3D code data:
*-*-*

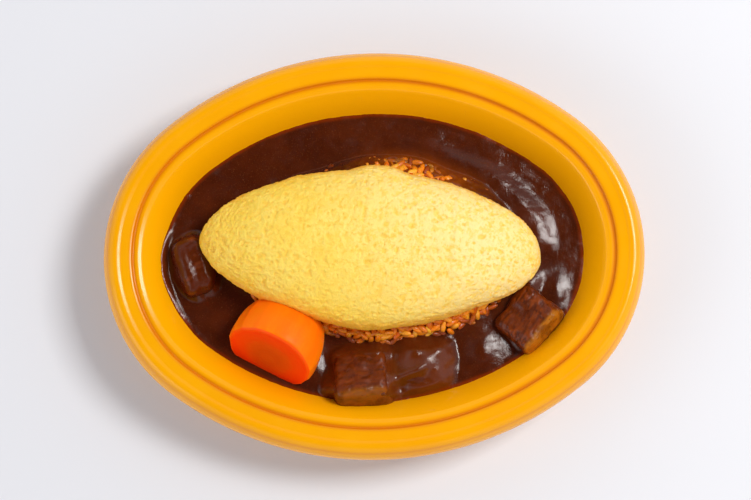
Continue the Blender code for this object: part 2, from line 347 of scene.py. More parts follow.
def sauce_look():
    dark, brown, fleck, thin, at_wall = ((0.055, 0.0085, 0.0016), (0.082, 0.0140, 0.0028),
                                         (0.15, 0.040, 0.012), (0.27, 0.050, 0.0022),
                                         (0.19, 0.024, 0.0005))
    look = Look("brown_sauce")
    grain = look.noise(1500, 2, 0.7)
    base = look.mix(look.shape(look.noise(60, 5, 0.6), 0.3, 0.7), dark, brown)
    base = look.mix(look.shape(grain, 0.56, 0.78, 0.0, 0.8), base, fleck)
    base = look.mix(look.attribute("film"), base, thin)
    base = look.mix(look.attribute("edge"), base, at_wall)
    relief = look.math("ADD", look.noise(330, 4, 0.68, look.coordinates((1, 0.35, 1), (0, 0, 0.55))),
                       look.math("MULTIPLY", grain, 0.55))
    rough = look.shape(look.noise(190, 5, 0.7), 0.38, 0.66, 0.11, 0.25)
    return look.finish(Base_Color=base, Roughness=rough, Normal=look.bump(relief, 0.42, 0.0003),
                       Subsurface_Weight=0.08, Subsurface_Radius=(0.004, 0.0010, 0.0003),
                       Subsurface_Scale=0.4, Specular_IOR_Level=0.34)


def egg_look():
    bright, golden, painted_sheen = (1.0, 0.700, 0.082), (1.0, 0.655, 0.042), (1.0, 0.745, 0.265)
    mottled, pitted, dry, shaded = ((1.0, 0.610, 0.030), (1.0, 0.590, 0.028),
                                    (0.98, 0.72, 0.28), (0.93, 0.44, 0.012))
    look = Look("egg")
    fine = look.noise(1100, 3, 0.65)
    base = look.mix(look.shape(look.noise(70, 3, 0.5), 0.35, 0.68), bright, golden)
    # painted sheen: a whiter cream towards the right and back, the side the softbox lights
    base = look.mix(look.attribute("painted_sheen"), base, painted_sheen)
    base = look.mix(look.shape(look.noise(330, 3, 0.6), 0.50, 0.62, 0.0, 0.65), base, mottled)
    base = look.mix(look.shape(look.attribute("pit"), 0.05, 0.70, 0.0, 0.80), base, pitted)
    base = look.mix(look.shape(fine, 0.58, 0.80, 0.0, 0.35), base, dry)
    base = look.mix(look.shape(look.attribute("low"), 0.30, 1.0, 0.0, 0.70), base, shaded)
    rough = look.shape(look.noise(120, 4, 0.6), 0.3, 0.7, 0.32, 0.48)
    return look.finish(Base_Color=base, Roughness=rough, Normal=look.bump(fine, 1.0, 0.0006),
                       Subsurface_Weight=0.20, Subsurface_Radius=(0.006, 0.0040, 0.0008),
                       Subsurface_Scale=0.38, Specular_IOR_Level=0.85)


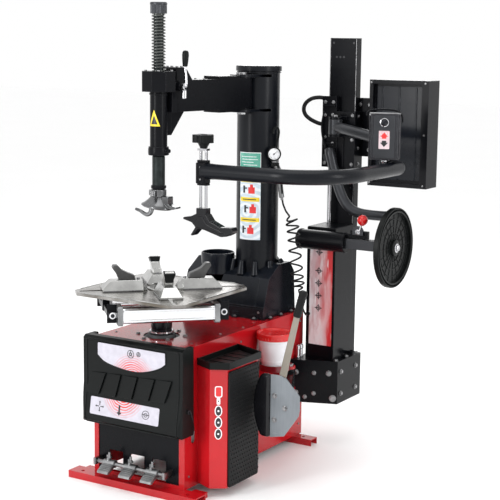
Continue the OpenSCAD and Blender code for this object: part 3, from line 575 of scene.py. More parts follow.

*-*-*

Exercise description:
Search the records for the string "Blender" and return every line in which it occurs.

Solved exercise:
Continue the Blender code for this object: part 2, from line 347 of scene.py. More parts follow.
Continue the OpenSCAD and Blender code for this object: part 3, from line 575 of scene.py. More parts follow.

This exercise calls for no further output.